▶ What you should do
Write out the lines from the top of the material through the line with "self.tree.links.new(source, target)", exactly and with nothing added.

[Rows from a 3D modeling dataset]
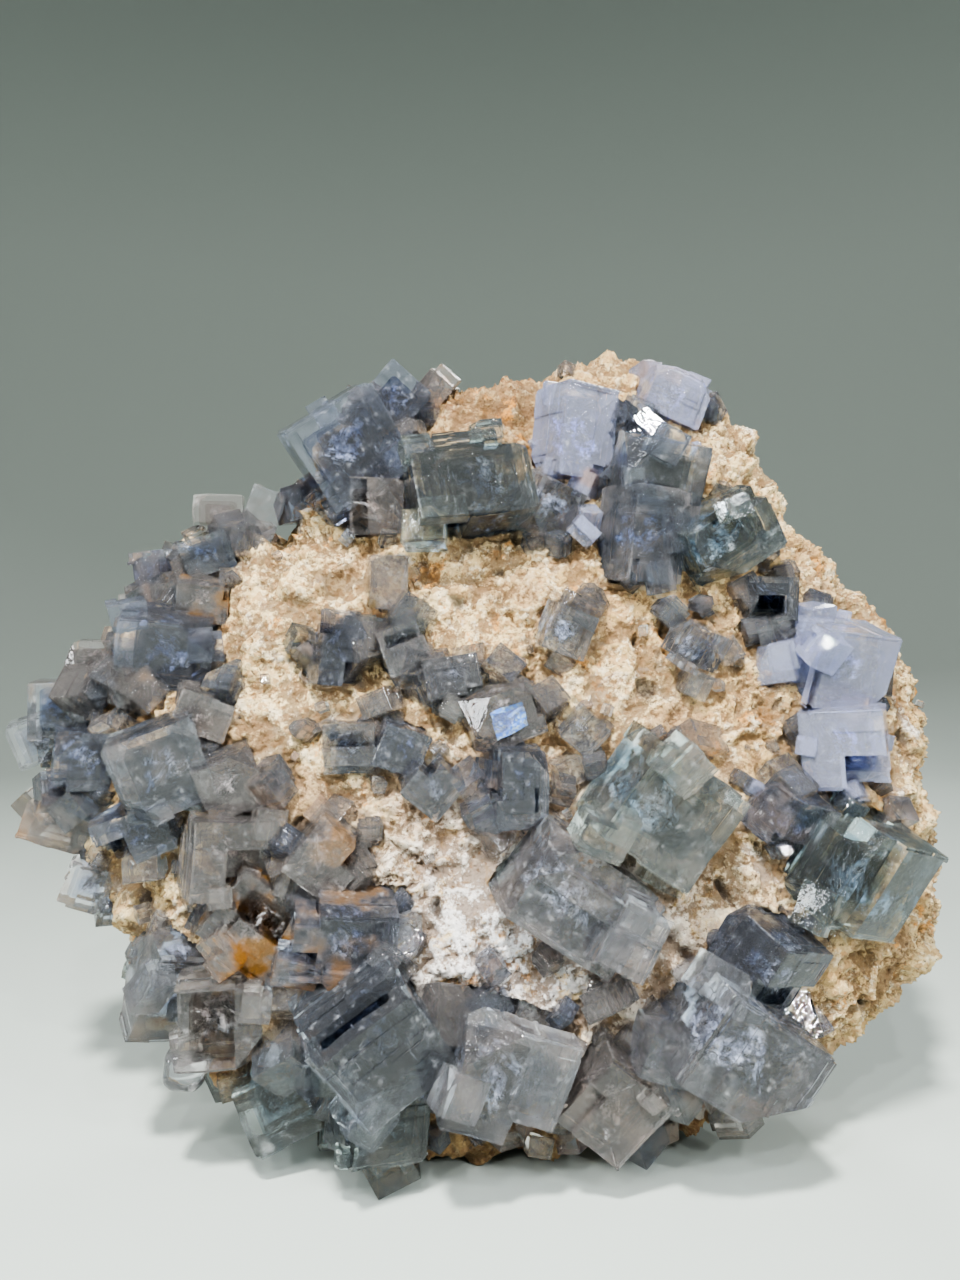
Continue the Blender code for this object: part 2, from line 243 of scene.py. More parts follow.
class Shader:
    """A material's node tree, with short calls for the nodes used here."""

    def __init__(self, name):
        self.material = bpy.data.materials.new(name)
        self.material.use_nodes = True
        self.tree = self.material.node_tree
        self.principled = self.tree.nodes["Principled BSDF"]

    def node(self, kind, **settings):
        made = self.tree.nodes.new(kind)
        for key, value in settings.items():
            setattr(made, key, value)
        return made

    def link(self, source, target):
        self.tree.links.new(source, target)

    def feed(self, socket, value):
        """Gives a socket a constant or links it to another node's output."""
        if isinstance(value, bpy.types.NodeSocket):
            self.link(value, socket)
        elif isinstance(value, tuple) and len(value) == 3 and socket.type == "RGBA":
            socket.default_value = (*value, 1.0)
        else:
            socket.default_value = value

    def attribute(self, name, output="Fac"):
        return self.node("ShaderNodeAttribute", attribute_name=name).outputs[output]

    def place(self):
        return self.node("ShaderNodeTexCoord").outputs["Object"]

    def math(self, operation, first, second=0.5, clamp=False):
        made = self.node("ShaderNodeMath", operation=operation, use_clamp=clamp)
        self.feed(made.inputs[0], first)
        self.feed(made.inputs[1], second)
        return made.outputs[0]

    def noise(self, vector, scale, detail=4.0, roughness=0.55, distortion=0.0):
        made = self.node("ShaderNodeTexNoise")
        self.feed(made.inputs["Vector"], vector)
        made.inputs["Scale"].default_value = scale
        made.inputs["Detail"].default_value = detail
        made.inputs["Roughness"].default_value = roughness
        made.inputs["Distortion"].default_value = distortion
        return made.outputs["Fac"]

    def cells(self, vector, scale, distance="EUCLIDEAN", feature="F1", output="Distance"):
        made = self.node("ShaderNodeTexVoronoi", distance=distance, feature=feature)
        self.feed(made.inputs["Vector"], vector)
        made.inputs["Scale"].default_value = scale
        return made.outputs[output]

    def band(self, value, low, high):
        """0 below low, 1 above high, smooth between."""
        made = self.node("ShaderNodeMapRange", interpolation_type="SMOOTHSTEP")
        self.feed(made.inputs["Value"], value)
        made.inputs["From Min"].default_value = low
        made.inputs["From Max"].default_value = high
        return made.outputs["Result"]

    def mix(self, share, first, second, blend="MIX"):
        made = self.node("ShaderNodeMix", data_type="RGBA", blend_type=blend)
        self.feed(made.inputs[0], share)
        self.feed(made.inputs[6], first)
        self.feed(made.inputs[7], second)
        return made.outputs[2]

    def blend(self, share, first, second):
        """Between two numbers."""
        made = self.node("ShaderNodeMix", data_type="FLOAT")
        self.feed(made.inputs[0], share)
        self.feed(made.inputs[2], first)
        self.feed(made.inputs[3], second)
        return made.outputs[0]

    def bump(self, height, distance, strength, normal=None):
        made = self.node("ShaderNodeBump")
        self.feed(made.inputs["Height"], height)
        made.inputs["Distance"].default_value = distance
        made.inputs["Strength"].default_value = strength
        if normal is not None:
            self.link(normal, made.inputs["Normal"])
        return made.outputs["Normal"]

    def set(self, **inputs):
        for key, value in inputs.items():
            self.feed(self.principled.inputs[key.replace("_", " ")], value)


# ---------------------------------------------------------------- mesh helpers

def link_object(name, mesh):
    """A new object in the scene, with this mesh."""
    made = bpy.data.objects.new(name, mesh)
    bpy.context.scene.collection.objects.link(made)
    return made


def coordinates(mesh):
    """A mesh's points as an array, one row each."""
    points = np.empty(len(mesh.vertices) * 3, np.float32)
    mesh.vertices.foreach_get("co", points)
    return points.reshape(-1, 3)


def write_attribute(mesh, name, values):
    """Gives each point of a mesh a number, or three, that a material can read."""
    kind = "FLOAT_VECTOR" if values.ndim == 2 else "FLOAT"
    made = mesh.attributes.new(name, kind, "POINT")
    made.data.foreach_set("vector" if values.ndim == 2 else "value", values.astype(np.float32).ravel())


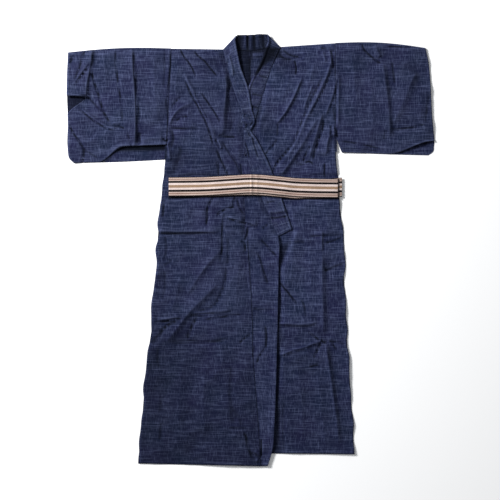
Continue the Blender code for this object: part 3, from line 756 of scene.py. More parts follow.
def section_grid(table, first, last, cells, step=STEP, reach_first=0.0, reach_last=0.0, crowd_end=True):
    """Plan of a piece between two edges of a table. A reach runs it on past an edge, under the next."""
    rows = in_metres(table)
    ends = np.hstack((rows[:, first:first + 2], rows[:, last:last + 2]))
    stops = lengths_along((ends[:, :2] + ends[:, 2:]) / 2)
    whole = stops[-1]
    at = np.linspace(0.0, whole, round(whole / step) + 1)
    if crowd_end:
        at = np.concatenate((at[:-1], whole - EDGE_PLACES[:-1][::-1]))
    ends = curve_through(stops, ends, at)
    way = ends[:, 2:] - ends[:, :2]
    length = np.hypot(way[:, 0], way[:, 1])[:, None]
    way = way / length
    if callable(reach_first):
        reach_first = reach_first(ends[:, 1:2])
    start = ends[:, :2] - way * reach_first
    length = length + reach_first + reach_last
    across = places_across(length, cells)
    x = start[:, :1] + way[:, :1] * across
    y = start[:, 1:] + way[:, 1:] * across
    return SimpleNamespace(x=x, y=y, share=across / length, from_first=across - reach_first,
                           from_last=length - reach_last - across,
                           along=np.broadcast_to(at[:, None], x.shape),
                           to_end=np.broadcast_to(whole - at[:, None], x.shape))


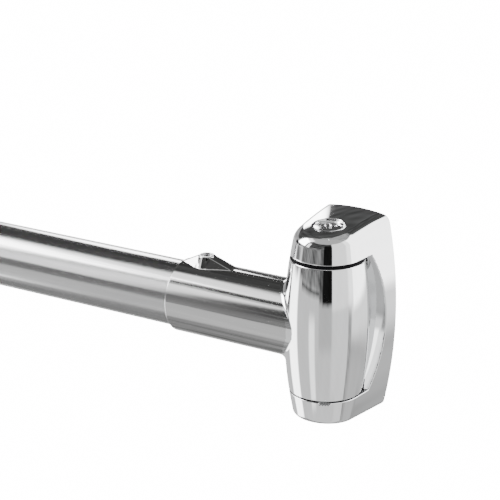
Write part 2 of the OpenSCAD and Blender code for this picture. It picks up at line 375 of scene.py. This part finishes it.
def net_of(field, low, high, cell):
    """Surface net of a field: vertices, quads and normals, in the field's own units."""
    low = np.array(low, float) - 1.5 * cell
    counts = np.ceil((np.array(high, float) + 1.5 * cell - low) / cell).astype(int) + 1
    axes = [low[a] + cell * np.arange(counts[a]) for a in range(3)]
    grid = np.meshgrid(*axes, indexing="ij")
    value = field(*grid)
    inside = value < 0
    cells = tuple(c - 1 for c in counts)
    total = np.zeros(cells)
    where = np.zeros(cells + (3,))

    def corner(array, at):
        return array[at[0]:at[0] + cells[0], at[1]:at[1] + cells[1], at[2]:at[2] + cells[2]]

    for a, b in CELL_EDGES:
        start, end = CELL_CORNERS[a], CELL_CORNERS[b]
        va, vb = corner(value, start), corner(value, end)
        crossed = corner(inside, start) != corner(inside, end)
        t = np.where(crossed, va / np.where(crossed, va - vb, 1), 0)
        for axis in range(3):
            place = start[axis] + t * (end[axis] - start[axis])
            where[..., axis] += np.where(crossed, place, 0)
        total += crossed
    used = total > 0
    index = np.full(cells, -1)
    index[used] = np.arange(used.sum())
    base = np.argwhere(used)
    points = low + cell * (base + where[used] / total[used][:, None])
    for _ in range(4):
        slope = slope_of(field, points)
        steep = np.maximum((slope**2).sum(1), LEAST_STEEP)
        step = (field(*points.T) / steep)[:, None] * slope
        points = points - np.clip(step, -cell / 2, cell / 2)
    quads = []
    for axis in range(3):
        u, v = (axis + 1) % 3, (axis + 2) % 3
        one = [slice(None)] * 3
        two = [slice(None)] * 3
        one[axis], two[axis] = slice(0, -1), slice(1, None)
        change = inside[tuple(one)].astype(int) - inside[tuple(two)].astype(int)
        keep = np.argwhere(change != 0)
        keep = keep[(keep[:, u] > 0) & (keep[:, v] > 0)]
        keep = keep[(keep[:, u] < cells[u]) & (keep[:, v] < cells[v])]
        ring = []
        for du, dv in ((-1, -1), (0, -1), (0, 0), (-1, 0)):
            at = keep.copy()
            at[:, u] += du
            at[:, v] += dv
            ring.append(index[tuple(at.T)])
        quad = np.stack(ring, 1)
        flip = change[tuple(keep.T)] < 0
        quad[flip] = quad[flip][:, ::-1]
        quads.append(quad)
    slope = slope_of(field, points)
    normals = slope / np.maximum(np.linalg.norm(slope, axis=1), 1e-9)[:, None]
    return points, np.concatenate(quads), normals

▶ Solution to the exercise
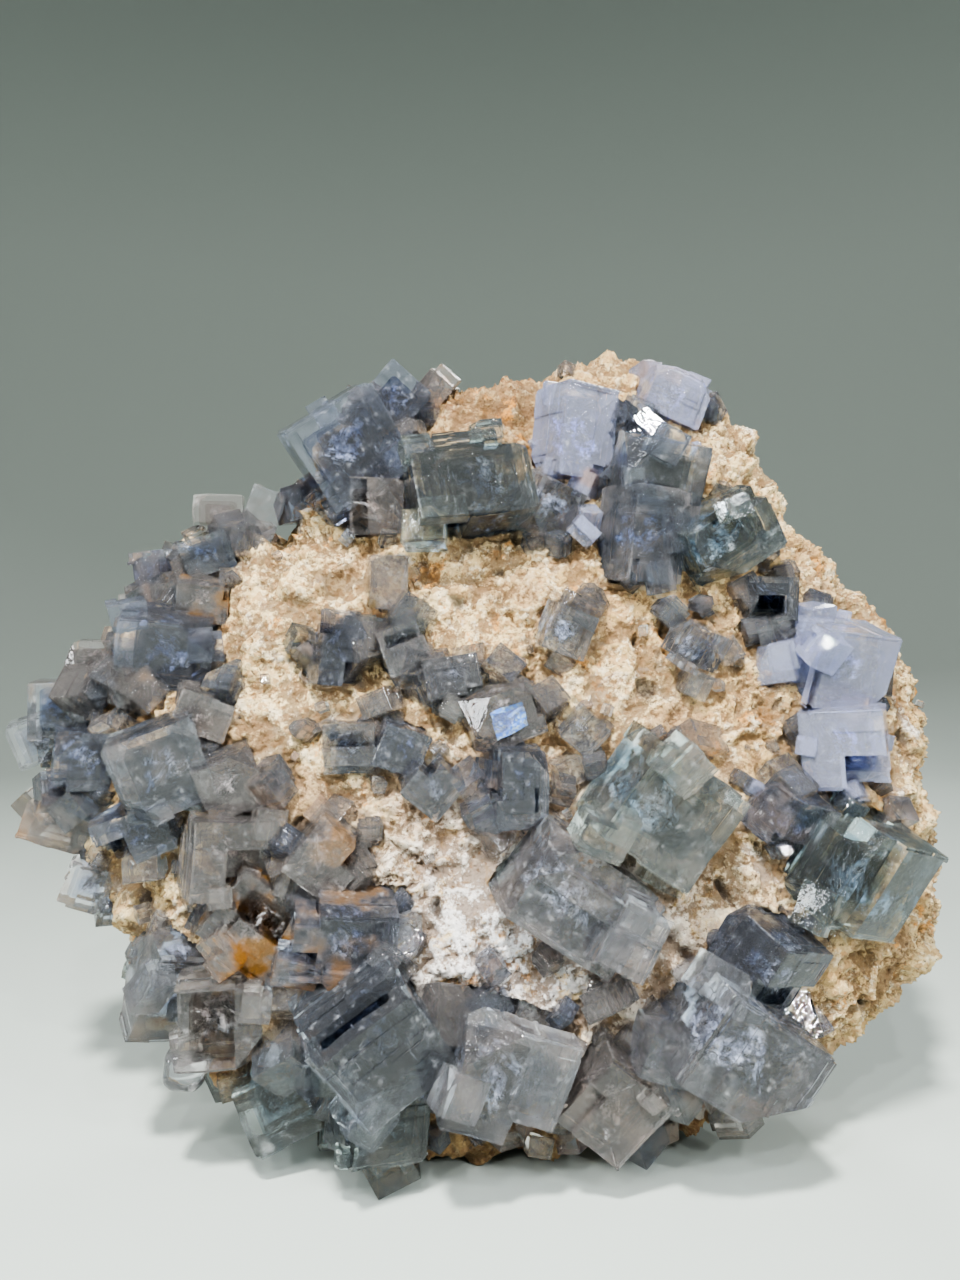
Continue the Blender code for this object: part 2, from line 243 of scene.py. More parts follow.
class Shader:
    """A material's node tree, with short calls for the nodes used here."""

    def __init__(self, name):
        self.material = bpy.data.materials.new(name)
        self.material.use_nodes = True
        self.tree = self.material.node_tree
        self.principled = self.tree.nodes["Principled BSDF"]

    def node(self, kind, **settings):
        made = self.tree.nodes.new(kind)
        for key, value in settings.items():
            setattr(made, key, value)
        return made

    def link(self, source, target):
        self.tree.links.new(source, target)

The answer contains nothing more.